Description
Hi,
utf8proc_map_custom
takes a void *custom_data
parameter. However, if the custom_data
is modified by the custom function, utf8proc_map_custom might not work as expected-- and possibly corrupt memory-- because utf8proc_map_custom
calls utf8proc_decompose_custom
twice, and only the second time's results are kept, but there is no way to "reset" the custom data to its initial state before the second call.

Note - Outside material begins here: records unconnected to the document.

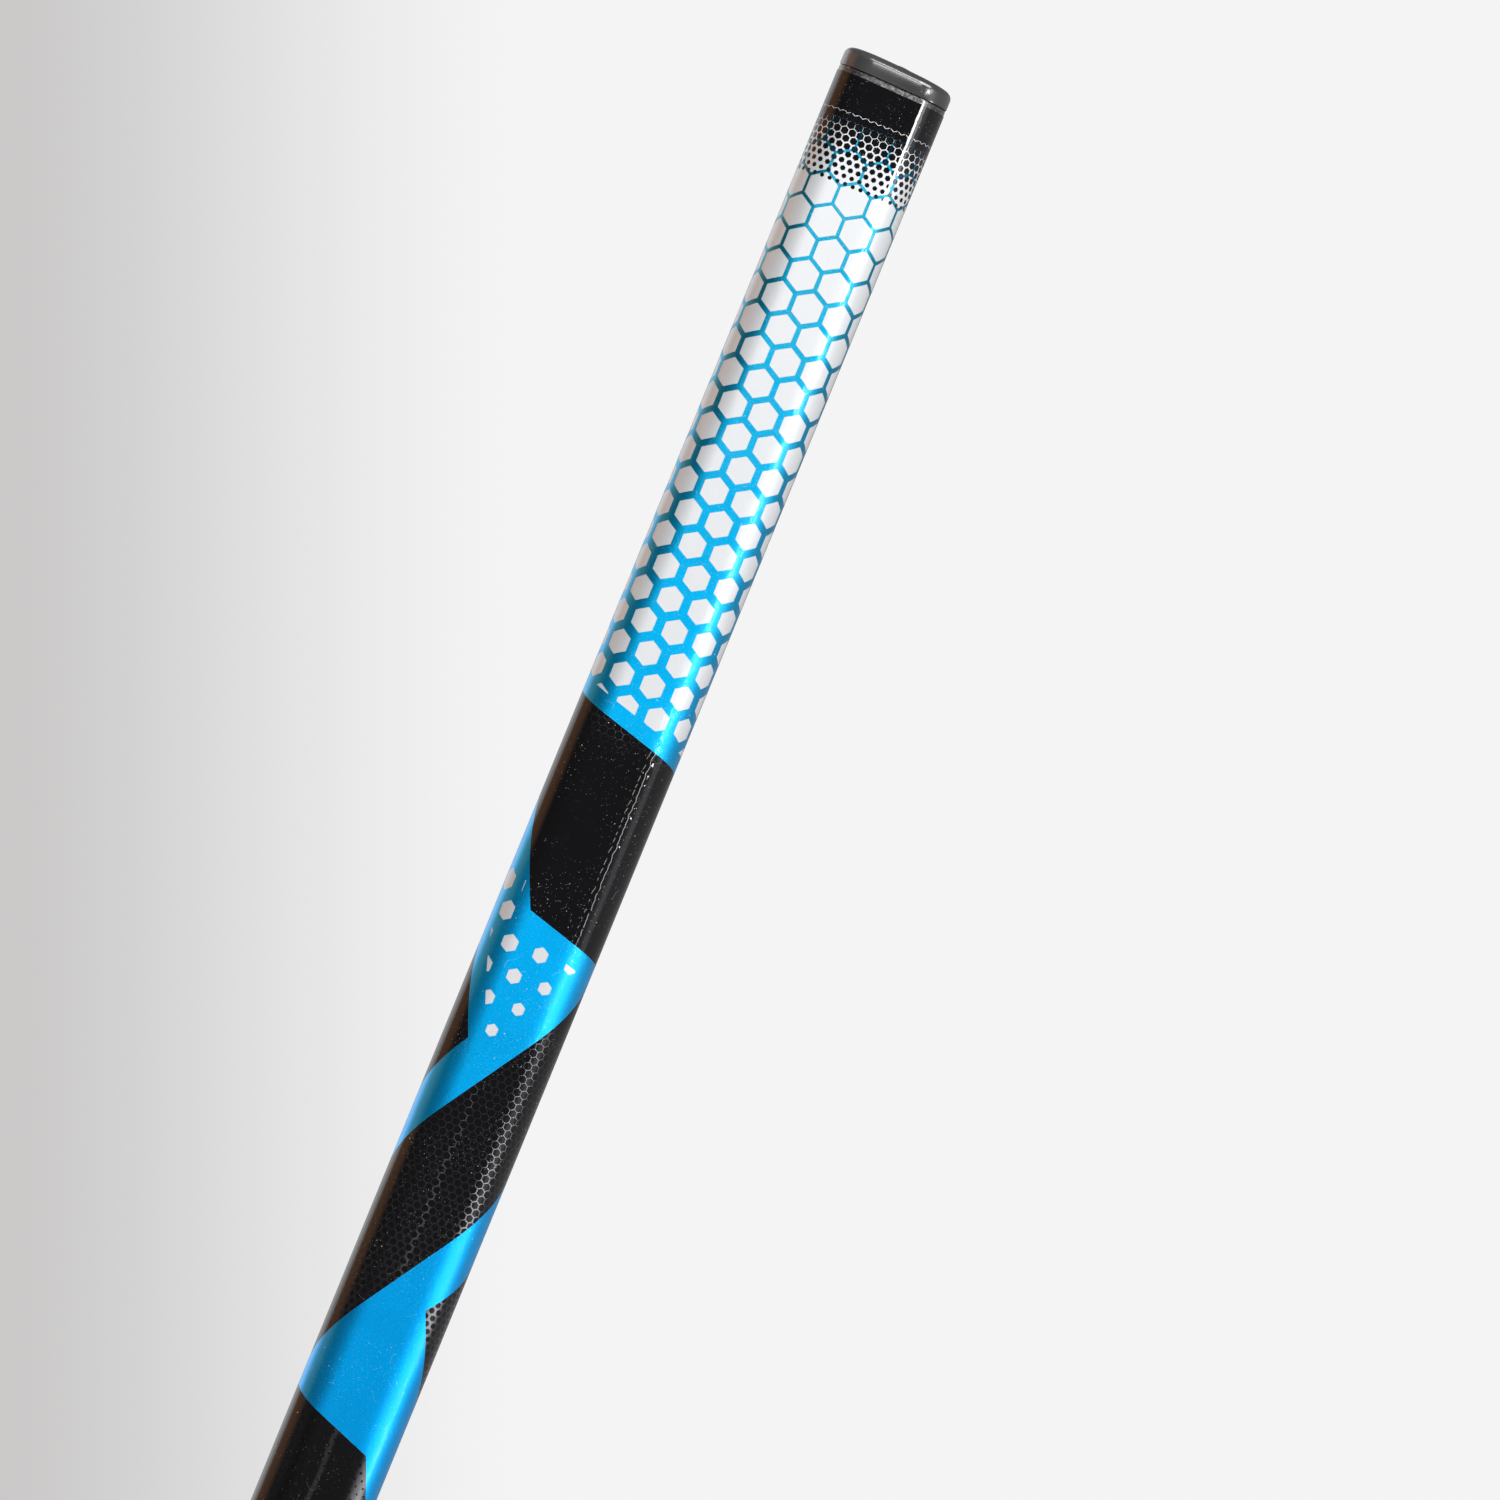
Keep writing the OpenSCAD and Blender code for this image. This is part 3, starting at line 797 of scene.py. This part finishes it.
def build_cap_gate(mat):
    """Round gate mark on the cap's top: a low rim round a hollow."""
    radius = 1.8 * MM
    middle = 0.7 * MM
    sides = 40
    turns = [2 * math.pi * i / sides for i in range(sides)]
    profile = [(radius, -0.3 * MM), (radius, 0.24 * MM), (radius - 0.12 * MM, 0.40 * MM),
               (radius - 0.35 * MM, 0.46 * MM), (radius * 0.45, 0.26 * MM),
               (radius * 0.3, 0.16 * MM)]
    bm = bmesh.new()
    rings = []
    for r, rise in profile:
        rings.append([bm.verts.new(cap_point(middle + r * math.cos(turn), r * math.sin(turn),
                                             TOP_Z + rise)) for turn in turns])
    bridge(bm, rings)
    finish_piece(object_from(bm, "butt_cap_gate"), mat, HANDLE, 40)


def soften(node, name, voxel, passes, mat, body):
    """Copy of a CAD node with its edges rounded off, as a moulding has them."""
    copy = new_object(name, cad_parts[node].data.copy())
    remesh = copy.modifiers.new("remesh", "REMESH")
    remesh.mode = "VOXEL"
    remesh.voxel_size = voxel
    smooth = copy.modifiers.new("smooth", "SMOOTH")
    smooth.factor = 0.5
    smooth.iterations = passes
    apply_modifiers(copy)
    finish_piece(copy, mat, body)
    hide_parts(node)


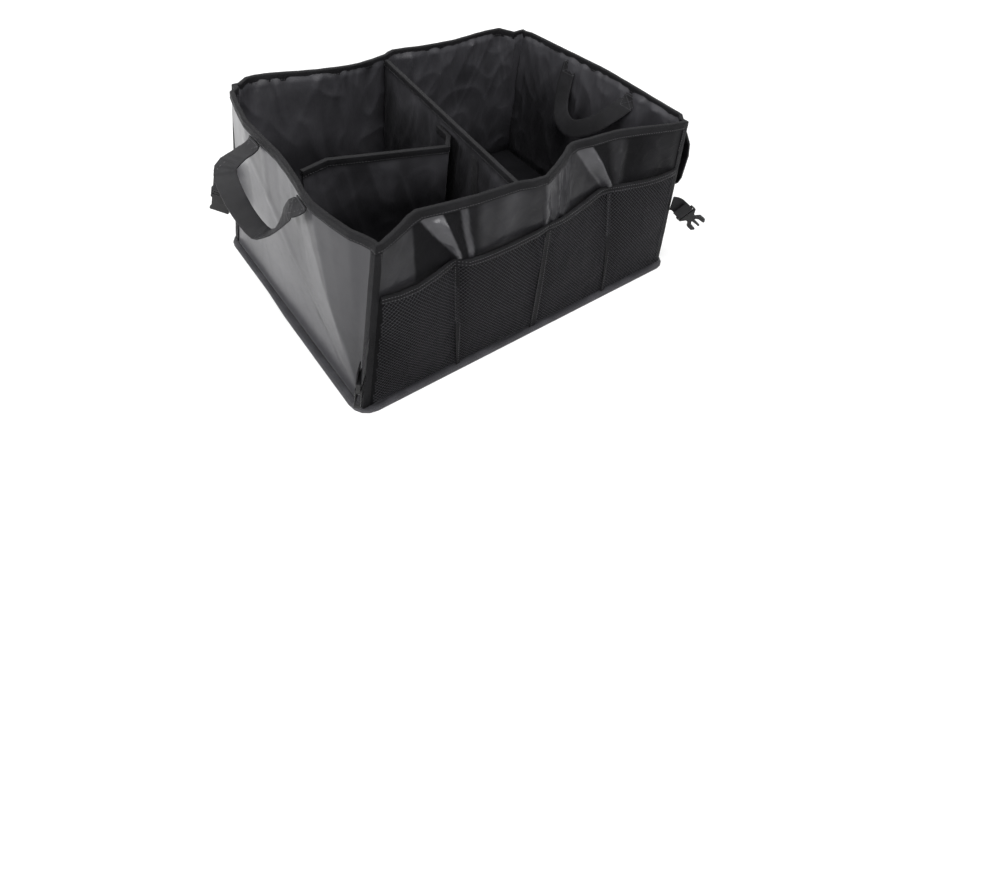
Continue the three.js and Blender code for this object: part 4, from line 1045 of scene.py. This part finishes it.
def corner_rows():
    """A row near the inner edge of a corner tape, on each of the walls that it joins."""
    rows, inset = [], 2.2 * MM
    for corner, (x_out, y_out) in CORNERS.items():
        low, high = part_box("corner_binding_" + corner)
        inner_x = high.x - inset if x_out < 0 else low.x + inset
        inner_y = high.y - inset if y_out < 0 else low.y + inset
        for x, y, toward in (
            (inner_x, y_out * CLEAR_Y, ALONG_Y * -y_out),
            (x_out * CLEAR_X, inner_y, ALONG_X * -x_out),
        ):
            rows.append(traced("corner_tape_" + corner, ((x, y, low.z), (x, y, high.z)), toward))
    return rows


stitches("corner_stitches", corner_rows())


def divider_rows():
    """A row near the foot of each divider's tape, on both of its sides."""
    rows, aside = [], 0.2
    for name, axis, toward in (("centre", 1, ALONG_X), ("cross", 0, ALONG_Y)):
        low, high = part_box(name + "_divider_binding")
        z = low.z + 1.8 * MM
        for sign in (1, -1):
            a, b = low.copy(), high.copy()
            a.z = b.z = z
            other = 1 - axis
            a[other] = b[other] = -sign * aside + (low[other] + high[other]) / 2
            rows.append(traced(name + "_divider_tape", (a, b), toward * sign))
    return rows


stitches("divider_stitches", divider_rows())


def flap_rows(end):
    """Round the bound edge of a flap: down one side, across its foot and up the other."""
    low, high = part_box("pocket_flap_binding_" + end)
    inset, bend, x = 5.2 * MM, 29 * MM, 0.4
    left, right, foot = low.y + inset, high.y - inset, low.z + inset
    path = [(x, left, high.z)]
    for corner_y, start in ((left + bend, 180), (right - bend, 270)):
        for turned in range(0, 91, 15):
            a = math.radians(start + turned)
            path.append((x, corner_y + bend * math.cos(a), foot + bend + bend * math.sin(a)))
    path.append((x, right, high.z))
    return [traced("flap_tape_" + end, path, -ALONG_X)]


for end in ("front", "back"):
    stitches("flap_stitches_" + end, flap_rows(end), "flap_" + end)


def handle_rows():
    """A crossed box where each leg of a handle is sewn down."""
    rows = []
    for end, x in (("left", -CLEAR_X), ("right", 0.0)):
        name = end + "_handle"
        low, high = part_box("handle_" + end)
        points = [v.co for v in NODES["handle_" + end].data.vertices]
        middle = (low.y + high.y) / 2
        for sign in (1, -1):
            leg = [p for p in points if (p.y - middle) * sign > 0 and p.z > high.z - 6 * MM]
            y0, y1 = min(p.y for p in leg) + 2.5 * MM, max(p.y for p in leg) - 2.5 * MM
            z0, z1 = high.z - 20 * MM, high.z - 2.5 * MM
            box = ((x, y0, z0), (x, y1, z0), (x, y1, z1), (x, y0, z1), (x, y0, z0), (x, y1, z1))
            rows.append(traced(name, box, ALONG_X, pitch=2.9 * MM))
            rows.append(traced(name, ((x, y1, z0), (x, y0, z1)), ALONG_X, pitch=2.9 * MM))
    return rows


stitches("handle_stitches", handle_rows())


# Floor, lamps and surroundings.

def floor_finish():
    """White as it is seen and mirrored, and as bright as the lamps make it for all else."""
    f = Finish("white_floor")
    fine = f.cloudy(3.0, 2.0)
    colour = f.blend((0.54, 0.54, 0.54, 1), (0.56, 0.56, 0.56, 1), fine)
    length = {"operation": "LENGTH"}
    away = f.node("ShaderNodeVectorMath", length, {0: f.place()}, output="Value")
    glow = f.blend((0.53, 0.53, 0.53, 1), (1, 1, 1, 1), away.span(0.6, 1.3))
    values = {"Base Color": colour, "Roughness": 0.9, "Specular IOR Level": 0.1}
    plain = f.node("ShaderNodeBsdfPrincipled", {}, values)
    values = {**values, "Emission Strength": 1.0, "Emission Color": glow}
    lit = f.node("ShaderNodeBsdfPrincipled", {}, values)
    f.node_output(f.node("ShaderNodeMixShader", {}, {0: f.seen(), 1: plain, 2: lit}))
    return f.result


def add_floor(half_width=6):
    mesh = bmesh.new()
    bmesh.ops.create_grid(mesh, x_segments=2, y_segments=2, size=half_width)
    data = bpy.data.meshes.new("floor")
    mesh.to_mesh(data)
    mesh.free()
    data.materials.append(floor_finish())
    floor = bpy.data.objects.new("floor", data)
    SCENE.collection.objects.link(floor)


def add_lamp(name, spot, aim, size, power):
    """A white panel of size metres that stands at spot and is turned to aim, power in watts."""
    lamp = bpy.data.lights.new(name, "AREA")
    lamp.shape = "RECTANGLE"
    lamp.size, lamp.size_y = size
    lamp.energy = power
    holder = bpy.data.objects.new(name, lamp)
    spot, aim = Vector(spot), Vector(aim)
    turn = (spot - aim).to_track_quat("Z", "Y").to_matrix().to_4x4()
    holder.matrix_world = Matrix.Translation(spot) @ turn
    SCENE.collection.objects.link(holder)


def add_surroundings(dim=0.06, white=1.0):
    """White where it is seen, mirrored or seen through, and a dim light for all else."""
    f = Finish("surroundings", bpy.data.worlds)
    values = {"Color": (1, 1, 1, 1), "Strength": f.seen() * (white - dim) + dim}
    f.node_output(f.node("ShaderNodeBackground", {}, values), "ShaderNodeOutputWorld")
    SCENE.world = f.result


add_floor()
add_surroundings()
add_lamp("window", (-1.4, 0.45, 0.6), (-0.3, 0.1, 0.0), (0.8, 0.6), 10)
add_lamp("side", (-1.6, -0.46, 0.5), (0, -0.2, 0.15), (0.3, 0.5), 10)
add_lamp("sky", (-0.1, -0.2, 2.0), (0, 0.05, 0.1), (1.3, 1.1), 36)
add_lamp("back_sky", (0.2, 1.3, 1.5), (0, 0, 0.15), (1.2, 0.9), 12)
add_lamp("front_box", (-0.2, -2.0, 1.35), (0, 0.1, 0.15), (0.7, 0.5), 22)

SCENE.view_settings.view_transform = "Standard"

As an example, imagine I use a custom transformation to replace the first character with 'A', but keep the rest of the string. Using utf8proc_map_custom
would seem easy enough:
struct ctx {
char start_of_string
};
static utf8proc_int32_t replaceFirstCharWithA(utf8proc_int32_t codepoint, struct ctx *ctx) {
if(ctx->start_of_string)
codepoint = 'A';
ctx->start_of_string = 0;
return codepoint;
}
void test() {
struct ctx ctx;
ctx.start_of_string = 1;
utf8proc_map_custom(..., replaceFirstCharWithA, &ctx);
}
However, this will not actually work because utf8proc_map_custom
only keeps the results of its second utf8proc_decompose_custom
call, at which time ctx->start_of_string
will already be set to 0.
I believe this could also lead to memory corruption if the above example was run with an input string that had a multi-byte first character (in which case the first run of utf8proc_decompose_custom
would receive a length assuming a single-byte first char, but the second run would write a multi-byte first char).
It would be nice if there was a way to fix this issue inside utf8proc_map_custom
without changing its signature, but that does not seem possible. But at a minimum, it would seem safer and more accurate if custom_data
was a const void *
instead of a void *
(and arguably, a bug in the latter form as it currently stands)